Turkey has long been vexed about the several thousand militants of the Kurdistan Workers Party (PKK) who are operating from bases in northern Iraq. But an escalation in deadly cross-border attacks in recent weeks has led to increased calls in Turkey to take action against the rebels.
By a large majority, lawmakers today approved a government request to allow troops to cross into northern Iraq to battle Kurdish rebels in the area. But Turkish Prime Minister Tayyip Erdogan said on October 16 that authorization would not mean immediate military action. "Necessary action will be taken in proper time on the proper ground," he said. "Actions beyond the border will be taken -- and I underscore it again -- only against the terrorists."International Concern
U.S. officials say they understand Ankara wants to deal with the PKK fighters who have been waging an armed campaign for self-rule in Turkey in a conflict that goes back 20 years. But Washington has also warned that any incursion into northern Iraq could destabilize the region.
Tensions have already sent world oil prices soaring to record highs of around $88 a barrel, while the head of the UN refugee agency has said Turkish action could mean more people displaced in the region, where violence has already forced more than 4 million Iraqis to flee their homes.
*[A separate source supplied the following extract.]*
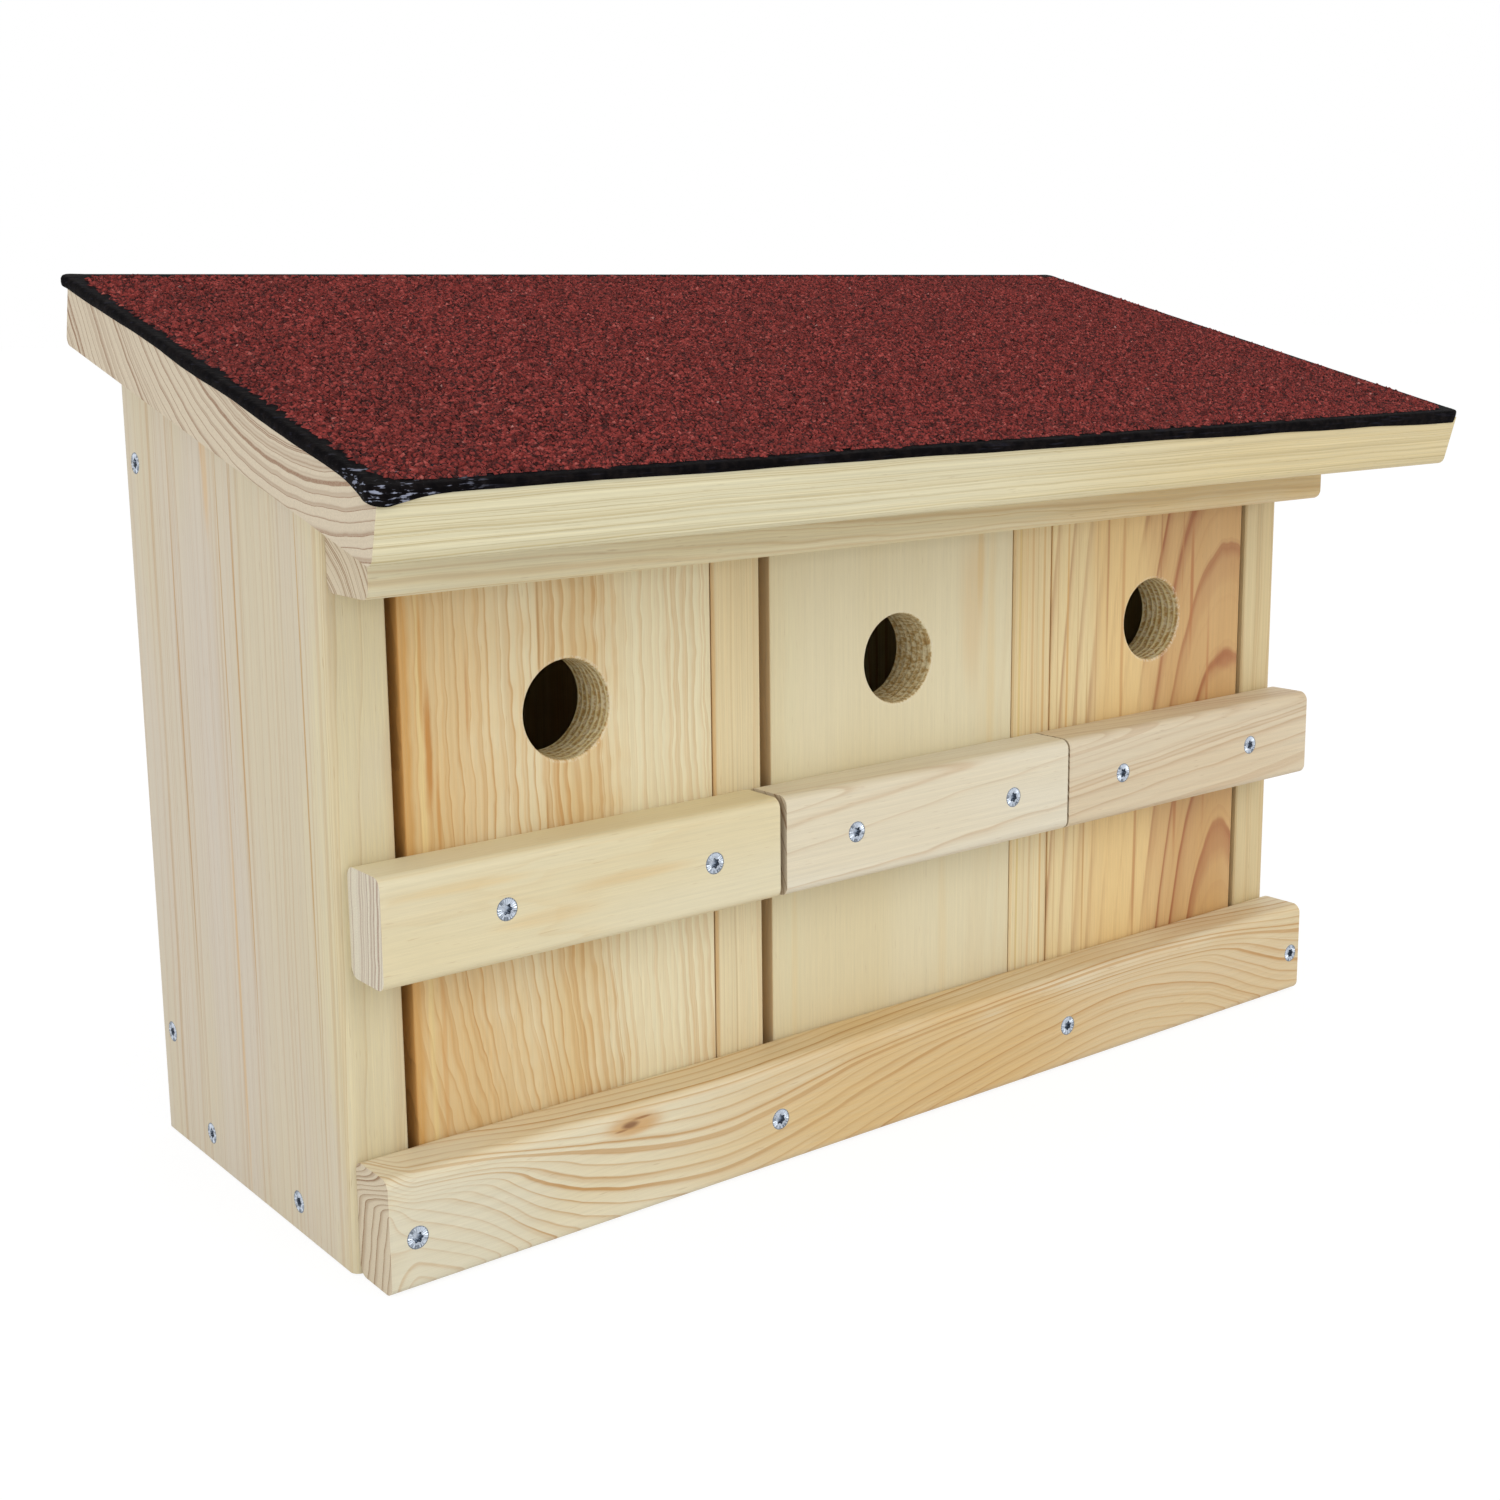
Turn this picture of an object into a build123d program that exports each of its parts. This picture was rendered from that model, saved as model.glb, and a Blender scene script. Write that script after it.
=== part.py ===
from build123d import *
import os
from math import cos, radians, sin, tan

# Nest box with three chambers in a row, of planed pine boards screwed together, under one roof
# board covered with felt. Each chamber is closed in front by a cover that lifts off.
# X runs from the left wall's outer face to the right, Y from the posts' front edges to the back,
# and Z up from the feet. At the end all is moved so that the origin is under the middle.

# Boards
board = 20.0
cover_board = 19.0
roof_board_thickness = 19.5
eased_edge = 3.0
cut_edge = 0.5

# Box
left_chamber_width = 119.0
middle_chamber_width = 120.5
right_chamber_width = 114.5
box_depth = 146.0
front_height = 239.5
roof_slope = 15.0

# Roof and felt
roof_side_overhang = 16.8
roof_front_overhang = 66.0
felt_thickness = 2.5
felt_inset = 0.5
felt_corner_radius = 3.0
felt_edge_radius = 1.2

# Battens on the front
lower_batten_height = 36.8
lower_batten_thickness = 20.0
lower_batten_short = 1.5
upper_batten_thickness = 25.0
upper_batten_drop = 31.0
upper_batten_short = 6.3
battens_start = 2.0
batten_edge = 3.5

# Covers: panel, entrance hole and handle batten
left_cover_gaps = (3.8, 0.5)
middle_cover_gaps = (4.5, 0.5)
right_cover_gaps = (0.5, 2.8)
cover_edge = 0.8
cover_lift = 17.5
cover_head_room = 1.0
entrance_diameter = 32.0
entrance_drop = 75.5
entrance_shift = (0.7, 0.6, 1.5)
entrance_edge = 0.8
handle_height = 34.0
handle_thickness = 20.0
handle_centre_height = 111.0
handle_laps_left = (16.2, 5.3, 10.0)
handle_laps_right = (11.9, 9.0, 17.5)

# Countersunk screws
screw_head_diameter = 7.4
screw_head_height = 2.6
screw_shank_diameter = 3.5
screw_length = 38.0
screw_point = 5.0
handle_screw_length = 35.0
roof_screw_length = 34.0
screw_play = 0.05
star_diameter = 3.6
star_waist = 0.72
star_depth = 1.6

# Where the screws stand
lower_batten_screw_height = 16.7
lower_batten_screw_shift = (1.3, 1.2, 1.6, 3.2)
handle_screw_spacing = (78.0, 75.5, 76.0)
handle_screw_shift = (3.6, 1.0, 1.6)
back_screw_low = 38.0
back_screw_top_drop = 40.0
floor_screw_front = 37.6
floor_screw_back_inset = 40.3
partition_screw_low = 70.0
partition_screw_top_drop = 62.0
roof_screw_front = 24.0
roof_screw_back_inset = 43.0
batten_screw_end = 60.0

# Holes for water and for hanging
drain_diameter = 6.0
drain_front = 42.0
drain_back_inset = 48.0
hanging_hole_diameter = 5.5
hanging_hole_spacing = 280.0
hanging_hole_drop = 54.0


# Places worked out from the sizes above
chamber_widths = (left_chamber_width, middle_chamber_width, right_chamber_width)
cover_gaps = (left_cover_gaps, middle_cover_gaps, right_cover_gaps)
box_width = sum(chamber_widths) + 4 * board
post_starts = [sum(chamber_widths[:n]) + n * board for n in range(4)]
post_middles = [start + board / 2 for start in post_starts]
slope_sine = sin(radians(roof_slope))
slope_cosine = cos(radians(roof_slope))
slope_rise = tan(radians(roof_slope))
inner_depth = box_depth - board
floor_screw_rows = (floor_screw_front, box_depth - floor_screw_back_inset)
roof_top_end = box_depth / slope_cosine
roof_screw_rows = (roof_screw_front, roof_top_end - roof_screw_back_inset)
entrance_height = front_height - entrance_drop


def roof_underside(y):
    """Height of the roof board's underside, y behind the posts' front edges."""
    return front_height + y * slope_rise


# The roof's own plane: X along the eaves, Y up the slope from over the posts' front edges
roof_plane = Plane(origin=(0, 0, front_height), x_dir=(1, 0, 0), z_dir=(0, -slope_sine, slope_cosine))
back_height = roof_underside(box_depth)


def block(x, y, z):
    """Square block between two limits along each axis."""
    size = (x[1] - x[0], y[1] - y[0], z[1] - z[0])
    return Pos(x[0], y[0], z[0]) * Box(*size, align=(Align.MIN, Align.MIN, Align.MIN))


def side_profile(points, x_start, thickness):
    """Board whose outline lies in the side view, given as pairs of Y and Z."""
    outline = make_face(Polyline(*points, close=True))
    return Pos(x_start, 0, 0) * extrude(Plane.YZ * outline, amount=thickness)


def batten(x_start, x_end, bottom, height, thickness):
    """Planed batten on the posts' front edges, with its four long edges eased."""
    section = Plane.YZ * Pos(-thickness / 2, bottom + height / 2) * Rectangle(thickness, height)
    bar = extrude(section, amount=x_end - x_start)
    bar = fillet(bar.edges().filter_by(Axis.X), batten_edge)
    return Pos(x_start, 0, 0) * bar


def star():
    """Outline of the six-lobed recess in a screw's head."""
    radius = star_diameter / 2
    tips = [Vector(radius, 0).rotate(Axis.Z, 60 * n) for n in range(6)]
    waists = [Vector(radius * star_waist, 0).rotate(Axis.Z, 60 * n + 30) for n in range(6)]
    corners = [corner for pair in zip(tips, waists) for corner in pair]
    return make_face(Polyline(*corners, close=True))


def screw_body(length, play=0.0):
    """Head, shank and point turned about Z, with the head's top at the origin."""
    head = screw_head_diameter / 2
    shank = screw_shank_diameter / 2 + play
    outline = Polyline(
        (0, 0),
        (head, 0),
        (shank, -screw_head_height),
        (shank, -length + screw_point),
        (0, -length),
        close=True,
    )
    return revolve(Plane.XZ * make_face(outline), Axis.Z)


def screw(length):
    """Countersunk wood screw with a star recess."""
    return screw_body(length) - extrude(star(), amount=-star_depth)


def seat(point, outward):
    """Place of a screw: the middle of its head, and the way that the head faces."""
    return Plane(origin=point, z_dir=outward)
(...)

NATO said today that Secretary-General Jaap de Hoop Scheffer has called Turkish President Abdullah Gul to call for restraint.
And Iraqi officials have urged a diplomatic solution. Vice President Tariq al-Hashimi, in Ankara for talks with Turkish leaders, said today that Iraq needed more time to tackle the rebels, while President Jalal Talabani, who's also abroad, said, "We hope that the wisdom of our friend, Prime Minister Erdogan, will be so active that there will be no military intervention, and we, the Iraq government and the Kurdistan regional government, are ready to cooperate with Turkish authorities to reach agreement."
But Turkey has gotten approval from one foreign source -- Syrian President Bashar al-Assad, who said on a visit to Turkey today that Damascus viewed a possible incursion as Ankara's "legitimate right." That's ironic, since it was Syria that, a decade ago, was under severe pressure from Turkey over Kurdish rebels on its territory.
Kamran al-Karadaghi, a former chief of staff for Iraqi President Talabani, says many in Turkey have noted the seeming parallel. "If you follow the Turkish press, commentators, you feel [that] the Turkish government and the military think they will have this experience like they had with Syria," he said. "They put a lot of pressure on Syria, they employed their army on a huge scale along Syria's borders, and Syria caved in [and] kicked [PKK leader Abdullah] Ocalan [out] from Syria."
Diplomatic efforts look set to continue beyond today's vote. Iraq's government said on October 16 it would send a high-level delegation to Turkey for more talks.